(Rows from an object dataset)
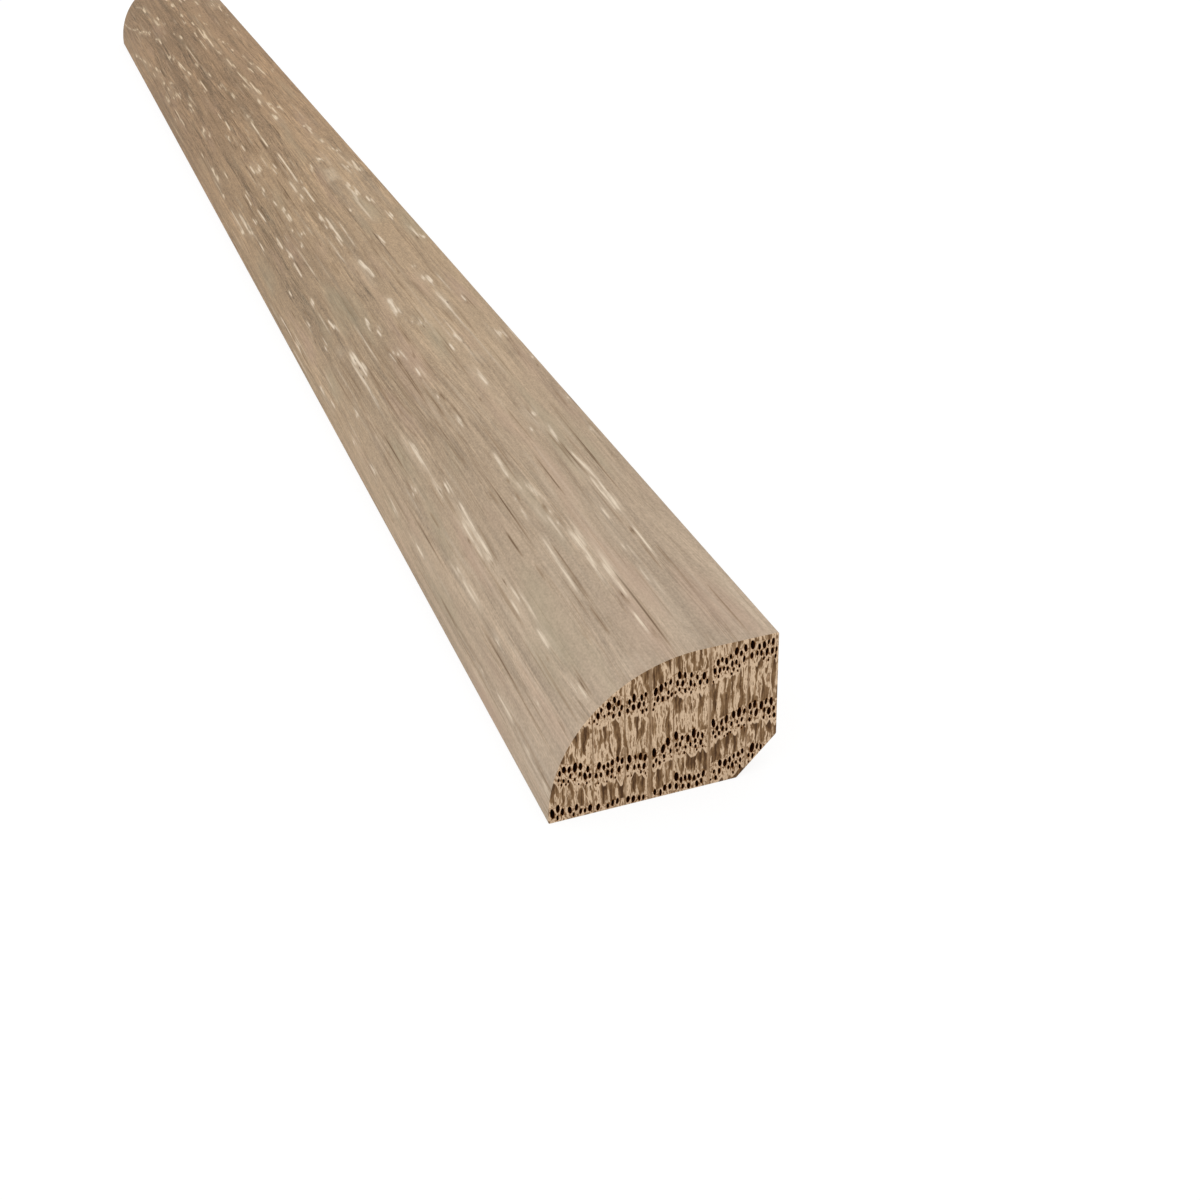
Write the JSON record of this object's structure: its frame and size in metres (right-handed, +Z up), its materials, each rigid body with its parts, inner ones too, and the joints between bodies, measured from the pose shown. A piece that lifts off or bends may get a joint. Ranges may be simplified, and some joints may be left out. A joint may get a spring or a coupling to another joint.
{
  "type": "shoe moulding",
  "caption": "Short length of solid oak shoe moulding with a quarter-round front, a narrow flat top, an angled relief at the foot of the back and square sawn ends.",
  "frame": {"origin": "middle of the piece on the plane of its base: half way along the length and half way between the toe of the curve and the back", "axes": "+X along the length of the piece, +Y towards the back, which stands against the skirting, +Z up from the base, which lies on the floor"},
  "size_m": [0.3048, 0.019, 0.0127],
  "materials": {
    "oak": "matt grey-beige limed oak, open grain, sawn end grain"
  },
  "bodies": {
    "root": {"shoe_moulding": "oak"}
  },
  "joints": []
}
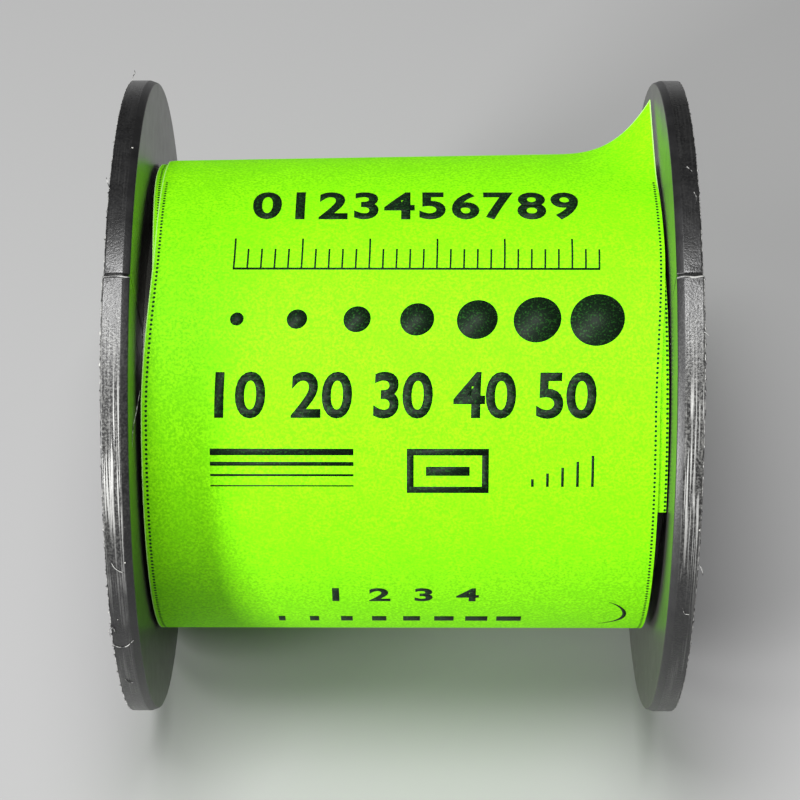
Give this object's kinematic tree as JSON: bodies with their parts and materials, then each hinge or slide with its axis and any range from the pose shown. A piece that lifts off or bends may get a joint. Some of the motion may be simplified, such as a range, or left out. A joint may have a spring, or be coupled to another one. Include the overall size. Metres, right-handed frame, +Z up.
{
  "type": "solder wire spool",
  "caption": "Flanged black plastic spool of solder wire, wrapped in a green paper strip, with a central bore for a spindle.",
  "frame": {"origin": "centre of the spindle bore, half way between the two flanges", "axes": "+X along the spindle bore, +Z up with the spool lying on the rims of both flanges, -Y towards the front"},
  "size_m": [0.043, 0.05, 0.05],
  "materials": {
    "spool_plastic": "matte",
    "solder": "satin",
    "label_paper": "matte"
  },
  "bodies": {
    "root": {"spool": "spool_plastic", "wire_inner_layers": "solder", "wire_outer_layer": "solder", "wire_start": "solder", "label_strip": "label_paper"}
  },
  "joints": []
}
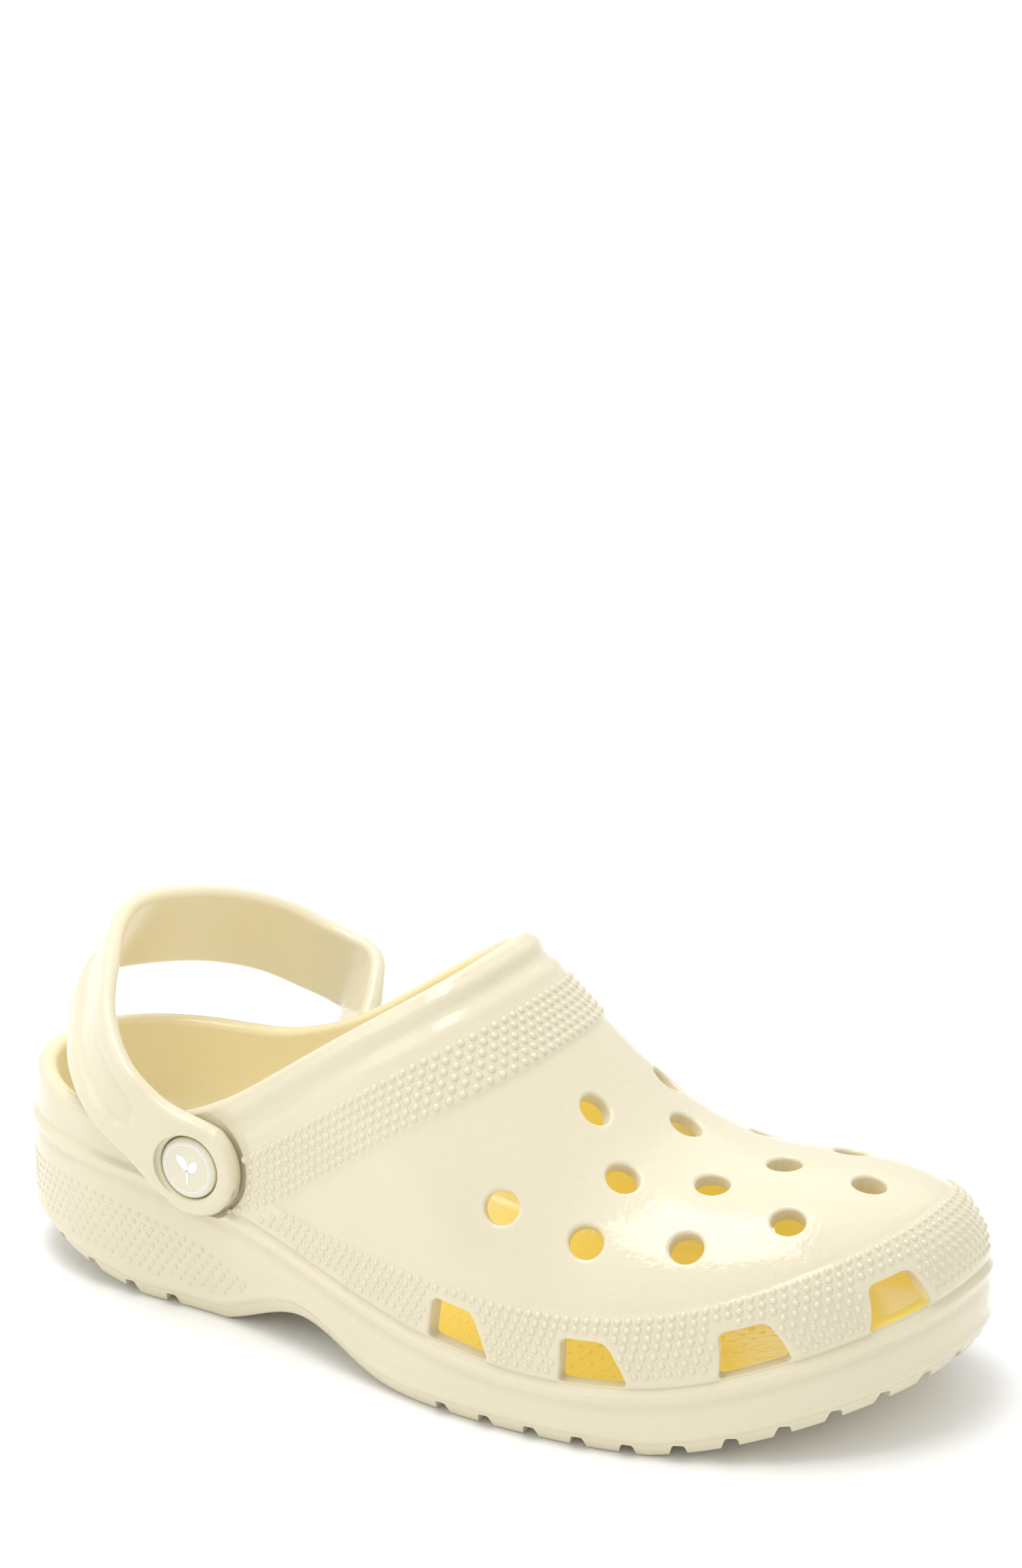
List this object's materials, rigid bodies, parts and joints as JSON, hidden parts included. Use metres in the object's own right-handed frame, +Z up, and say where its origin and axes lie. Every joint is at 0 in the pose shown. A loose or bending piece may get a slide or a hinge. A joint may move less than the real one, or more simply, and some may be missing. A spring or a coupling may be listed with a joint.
{
  "type": "foam garden clog",
  "caption": "Slip-on garden clog of moulded foam with a vented upper, treaded sole and a heel strap that swings on two rivets.",
  "frame": {"origin": "on the ground under the centre of the clog's bounding box", "axes": "+X to the toe, +Y to the inner (medial) side of the foot, -Y to the outer (lateral) side, +Z up"},
  "size_m": [0.2799, 0.118, 0.1124],
  "materials": {
    "shell_foam": "glossy moulded closed-cell foam, pale butter yellow",
    "strap_foam": "glossy moulded closed-cell foam, pale butter yellow",
    "rivet_plastic": "smooth moulded plastic, pale butter yellow"
  },
  "bodies": {
    "clog": {"clog_shell": "shell_foam", "rivet_button_lateral": "rivet_plastic", "rivet_cap_lateral": "rivet_plastic", "rivet_button_medial": "rivet_plastic", "rivet_cap_medial": "rivet_plastic"},
    "strap": {"heel_strap": "strap_foam"}
  },
  "joints": [
    {"name": "strap_swing", "type": "hinge", "parent": "clog", "child": "strap", "pos_m": [-0.06643, 0, 0.0455], "axis": [0, 1, 0], "range_deg": [-5, 70]}
  ]
}
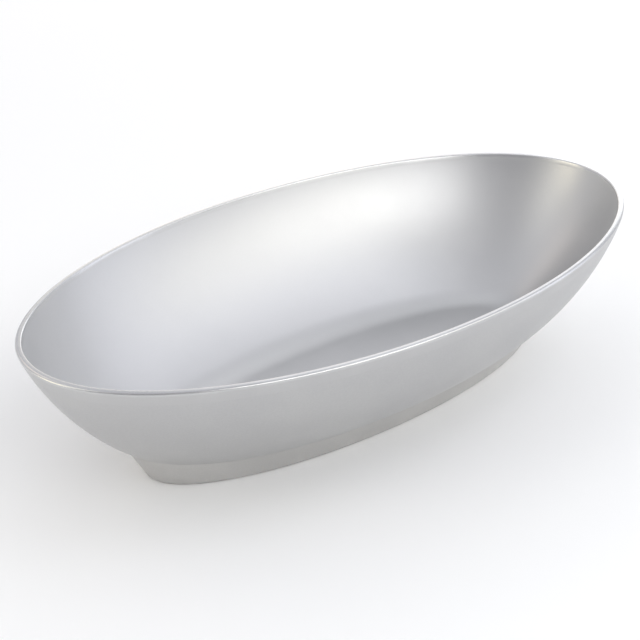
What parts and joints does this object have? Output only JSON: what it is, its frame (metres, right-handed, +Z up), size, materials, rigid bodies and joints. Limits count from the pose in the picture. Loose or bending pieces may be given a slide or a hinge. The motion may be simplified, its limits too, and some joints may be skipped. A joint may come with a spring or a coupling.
{
  "type": "sauce boat",
  "caption": "Oval open sauce boat with convex sloping walls, a rounded rim wire and a low oval foot ring, in satin silver-coloured metal.",
  "frame": {"origin": "centre of the foot ring's underside, on the table", "axes": "+X along the bowl's length, +Y across it, +Z up; the piece is the same towards +X and -X and towards +Y and -Y"},
  "size_m": [0.22, 0.1304, 0.0494],
  "materials": {
    "satin_bowl": "fine satin silver metal, smoother inside, slightly grainy outside",
    "polished_rim": "hand-polished silver metal",
    "satin_foot": "fine satin silver metal",
    "solder": "dressed silver solder, slightly duller than the sheet"
  },
  "bodies": {
    "root": {"bowl": "satin_bowl", "rim_wire": "polished_rim", "foot_ring": "satin_foot", "foot_seam": "solder"}
  },
  "joints": []
}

Task to complete
Can you reproduce all the material exactly?

Task output
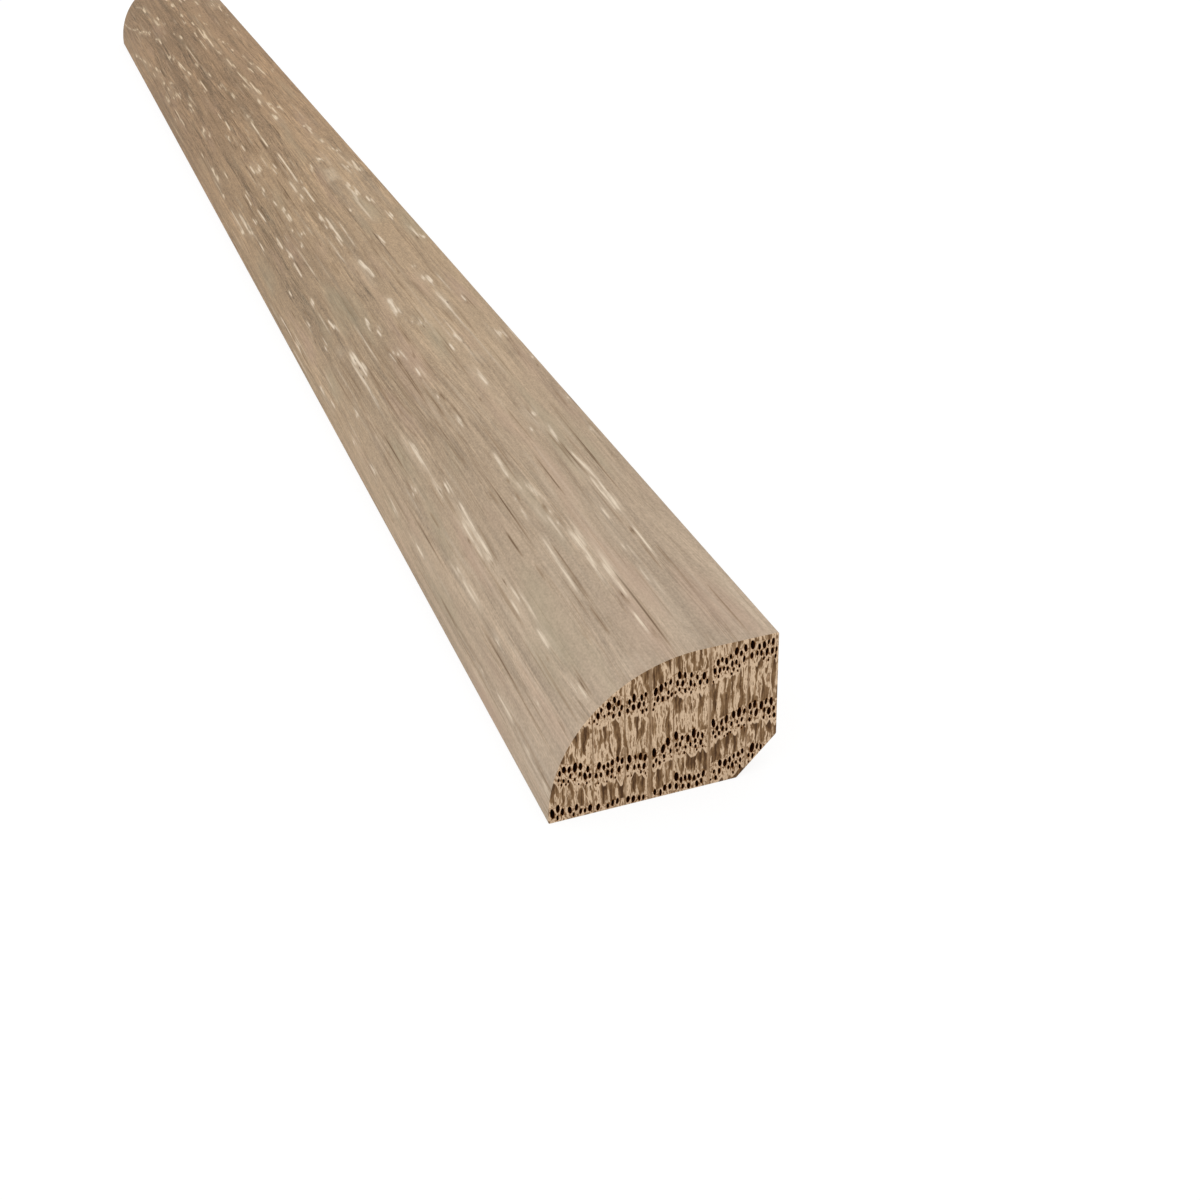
Write the JSON record of this object's structure: its frame and size in metres (right-handed, +Z up), its materials, each rigid body with its parts, inner ones too, and the joints between bodies, measured from the pose shown. A piece that lifts off or bends may get a joint. Ranges may be simplified, and some joints may be left out. A joint may get a spring or a coupling to another joint.
{
  "type": "shoe moulding",
  "caption": "Short length of solid oak shoe moulding with a quarter-round front, a narrow flat top, an angled relief at the foot of the back and square sawn ends.",
  "frame": {"origin": "middle of the piece on the plane of its base: half way along the length and half way between the toe of the curve and the back", "axes": "+X along the length of the piece, +Y towards the back, which stands against the skirting, +Z up from the base, which lies on the floor"},
  "size_m": [0.3048, 0.019, 0.0127],
  "materials": {
    "oak": "matt grey-beige limed oak, open grain, sawn end grain"
  },
  "bodies": {
    "root": {"shoe_moulding": "oak"}
  },
  "joints": []
}
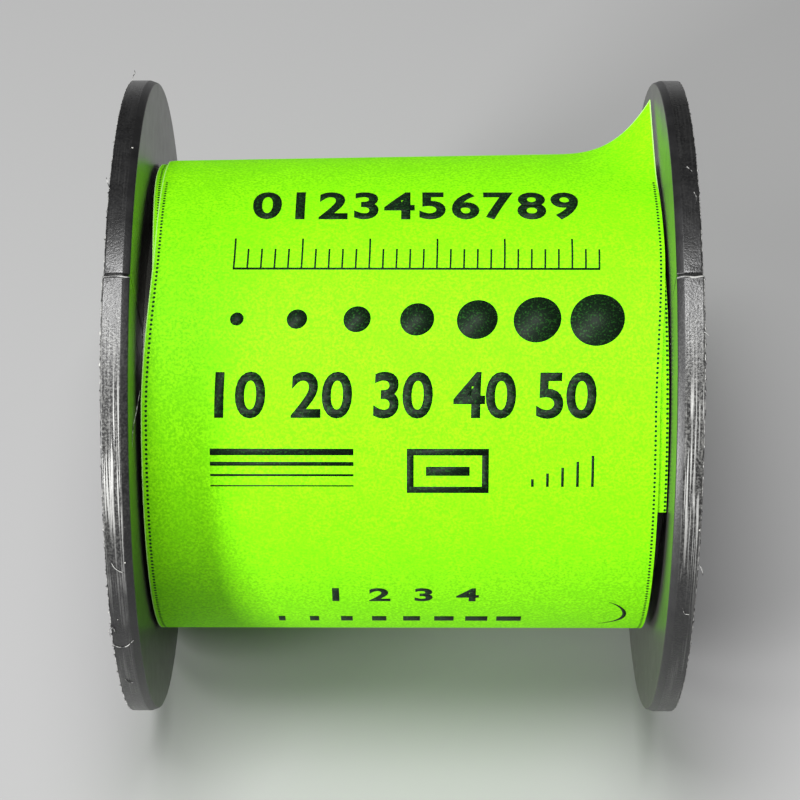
Give this object's kinematic tree as JSON: bodies with their parts and materials, then each hinge or slide with its axis and any range from the pose shown. A piece that lifts off or bends may get a joint. Some of the motion may be simplified, such as a range, or left out. A joint may have a spring, or be coupled to another one. Include the overall size. Metres, right-handed frame, +Z up.
{
  "type": "solder wire spool",
  "caption": "Flanged black plastic spool of solder wire, wrapped in a green paper strip, with a central bore for a spindle.",
  "frame": {"origin": "centre of the spindle bore, half way between the two flanges", "axes": "+X along the spindle bore, +Z up with the spool lying on the rims of both flanges, -Y towards the front"},
  "size_m": [0.043, 0.05, 0.05],
  "materials": {
    "spool_plastic": "matte",
    "solder": "satin",
    "label_paper": "matte"
  },
  "bodies": {
    "root": {"spool": "spool_plastic", "wire_inner_layers": "solder", "wire_outer_layer": "solder", "wire_start": "solder", "label_strip": "label_paper"}
  },
  "joints": []
}
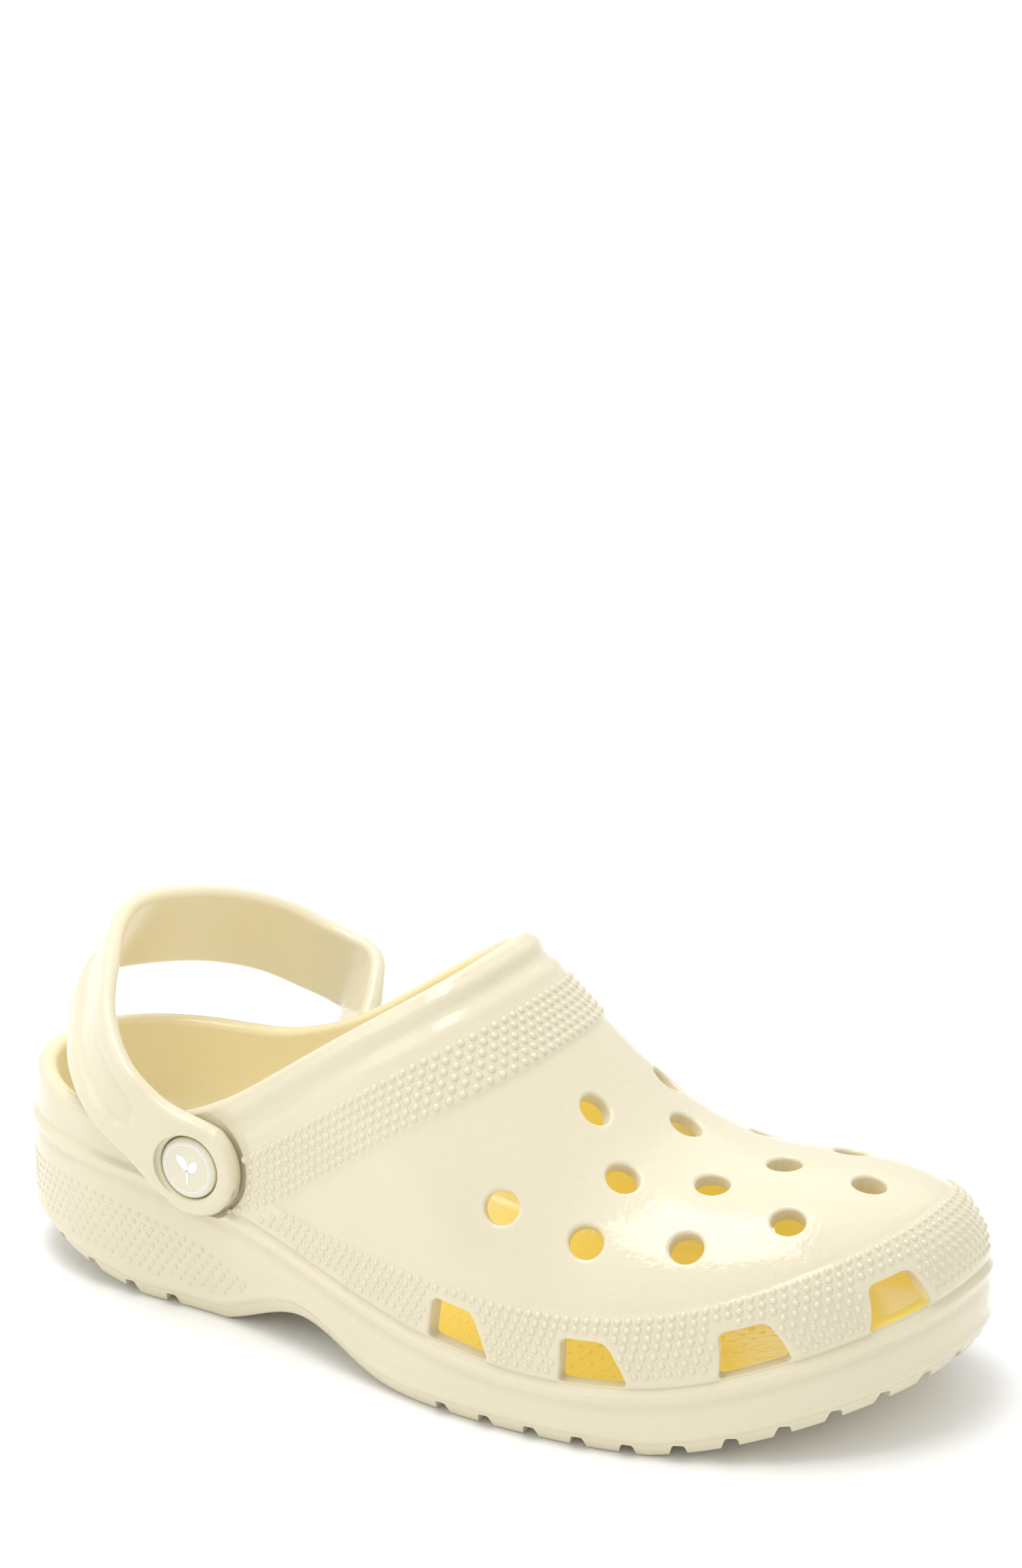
List this object's materials, rigid bodies, parts and joints as JSON, hidden parts included. Use metres in the object's own right-handed frame, +Z up, and say where its origin and axes lie. Every joint is at 0 in the pose shown. A loose or bending piece may get a slide or a hinge. A joint may move less than the real one, or more simply, and some may be missing. A spring or a coupling may be listed with a joint.
{
  "type": "foam garden clog",
  "caption": "Slip-on garden clog of moulded foam with a vented upper, treaded sole and a heel strap that swings on two rivets.",
  "frame": {"origin": "on the ground under the centre of the clog's bounding box", "axes": "+X to the toe, +Y to the inner (medial) side of the foot, -Y to the outer (lateral) side, +Z up"},
  "size_m": [0.2799, 0.118, 0.1124],
  "materials": {
    "shell_foam": "glossy moulded closed-cell foam, pale butter yellow",
    "strap_foam": "glossy moulded closed-cell foam, pale butter yellow",
    "rivet_plastic": "smooth moulded plastic, pale butter yellow"
  },
  "bodies": {
    "clog": {"clog_shell": "shell_foam", "rivet_button_lateral": "rivet_plastic", "rivet_cap_lateral": "rivet_plastic", "rivet_button_medial": "rivet_plastic", "rivet_cap_medial": "rivet_plastic"},
    "strap": {"heel_strap": "strap_foam"}
  },
  "joints": [
    {"name": "strap_swing", "type": "hinge", "parent": "clog", "child": "strap", "pos_m": [-0.06643, 0, 0.0455], "axis": [0, 1, 0], "range_deg": [-5, 70]}
  ]
}
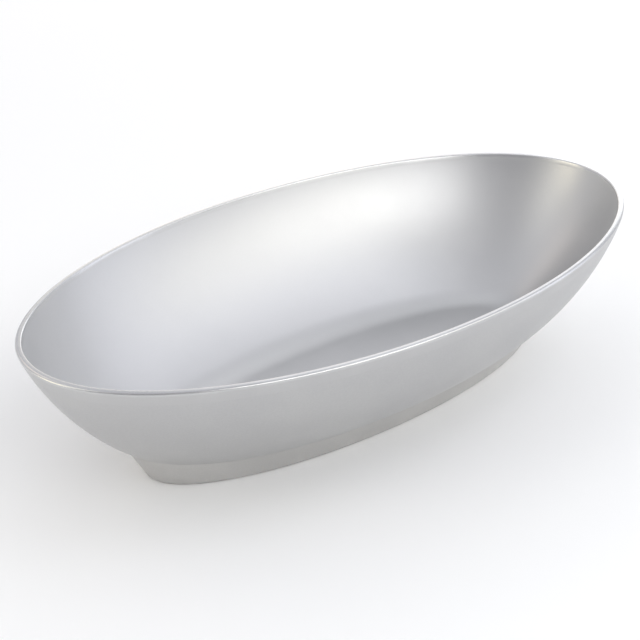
What parts and joints does this object have? Output only JSON: what it is, its frame (metres, right-handed, +Z up), size, materials, rigid bodies and joints. Limits count from the pose in the picture. Loose or bending pieces may be given a slide or a hinge. The motion may be simplified, its limits too, and some joints may be skipped. A joint may come with a spring or a coupling.
{
  "type": "sauce boat",
  "caption": "Oval open sauce boat with convex sloping walls, a rounded rim wire and a low oval foot ring, in satin silver-coloured metal.",
  "frame": {"origin": "centre of the foot ring's underside, on the table", "axes": "+X along the bowl's length, +Y across it, +Z up; the piece is the same towards +X and -X and towards +Y and -Y"},
  "size_m": [0.22, 0.1304, 0.0494],
  "materials": {
    "satin_bowl": "fine satin silver metal, smoother inside, slightly grainy outside",
    "polished_rim": "hand-polished silver metal",
    "satin_foot": "fine satin silver metal",
    "solder": "dressed silver solder, slightly duller than the sheet"
  },
  "bodies": {
    "root": {"bowl": "satin_bowl", "rim_wire": "polished_rim", "foot_ring": "satin_foot", "foot_seam": "solder"}
  },
  "joints": []
}